In 2011, Wisconsin Republicans led by Governor Scott Walker enacted a controversial measure to weaken the state’s public employee unions. But they exempted firefighters and police officers, reflecting the conservative movement view that unions may be bad, but cops are very good.
But in the wake of the George Floyd murder, the conservative movement view is changing. The Wall Street Journal editorial page, National Review, the Washington Examiner, Heritage Foundation, and even the Federalist have all identified police unions as a primary culprit in allowing violent and racist officers to operate with impunity. Even Walker, normally an authoritarian apparatchik, now concedes that he was wrong to exempt police.
Curtailing police unions may not be a sufficient response to the scale of the problem — as Eric Levitz pointed out, the handful of states without unionized police forces have hardly banished police misconduct — but it does seem to be a necessary step. Reporters like Noam Scheiber and Melissa Segura have detailed how police unions have thwarted even fairly determined efforts to curtail biased and abusive policing. One study found that police agencies that unionized saw a 27 percent increase in misconduct complaints, as officers wielded their newfound impunity.
The common theme running through these accounts is that unions bargain not only for better pay and benefits, but also job security that shields their members from accountability. Any effort to reform police means changing the rules governing the conduct, but the enforcement of those rules requires subjecting officers to accountability and, ultimately, the loss of their job if they refuse to cooperate.
Of course, making it hard to fire people is one of the central functions of most unions. In the case of police officers, this protection effectively insulates the most violent, bigoted and authoritarian cops from complying with regulations. The union is the trapdoor beneath every police reform campaign.
The Washington Post has two related accounts of how police routinely thwart reform. The first is an analysis of a new paper in Yale Law Journal about fired police officers. They often get hired elsewhere, usually in smaller towns that have fewer resources — and which are either unaware of, or indifferent to, their offenses. They estimate that 3 percent of all police officers in Florida have previously been fired from other jobs as police officers.

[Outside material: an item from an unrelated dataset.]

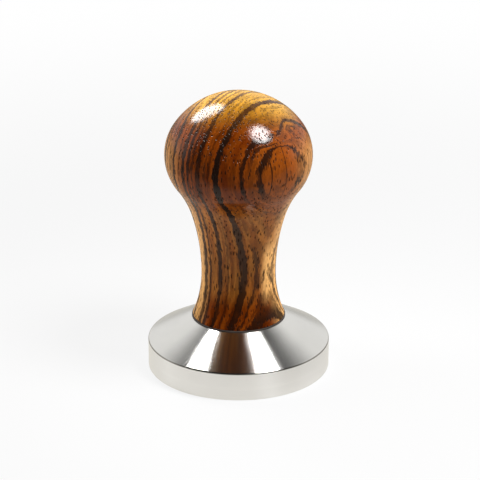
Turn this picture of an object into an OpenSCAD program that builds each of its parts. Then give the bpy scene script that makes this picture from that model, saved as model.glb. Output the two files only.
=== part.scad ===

That finding is even more harrowing when read in conjunction with a second piece in the Post, by Daniel Oats, a former police chief. Oats describes the difficulty police unions pose to an agency that is trying to weed out bad actors. Any cop subject to discipline usually has the benefit of an arbitration process stacked in their favor, enabling (among other advantages) a full review of all evidence marshaled against them before they have to testify, so they can craft their testimony to avoid being caught in a lie. Oats writes that during a nine-year stint as police chief in Aurora, Colorado, he wanted to fire 16 (out of 650) cops. He only succeeded in firing four of them — and three of those firings were reversed by the Civil Service Commission.
The grueling, lengthy, low-probability process of trying to remove an officer has the predictable effect of discouraging police chiefs from even trying to fire miscreants. The drain of time and resources is simply not worth it, he argues, except with the worst of the worst.

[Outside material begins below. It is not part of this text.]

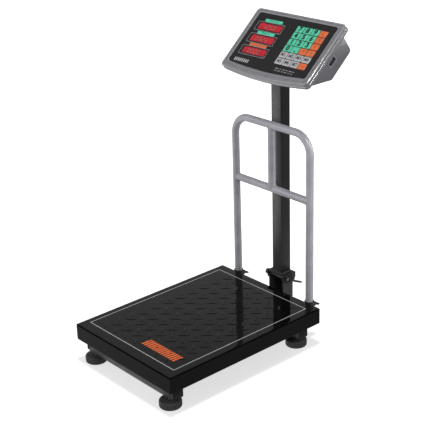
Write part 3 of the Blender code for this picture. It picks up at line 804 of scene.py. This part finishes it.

When you consider this in conjunction with the fact that many fired officers just get new police jobs elsewhere, you have a picture of how overmatched any reformer is against the protections most officers enjoy. Again, the precise details differ significantly from town to town, and some police forces have humane cultures and more robust systems of accountability.
The problem of police unions upends the normal ideological divisions. The left loves unions and dislikes police, and the right loves police and hates unions. At the moment, the left has largely overlooked its affinity for labor, and the right has overlooked its support for police, perhaps because Floyd’s grisly murder and the scenes of brutality against protesters have put the rot in police department cultures across the country on such vivid display.
Perhaps polarization will swallow up the fleeting moment of consensus. (President Trump himself has expressed no interest in taking on the police unions, whose abuses he has enabled and goaded on.) But maybe there is an opportunity here to strike a blow against the impunity that has permitted this pervasive culture of police racism and abuse.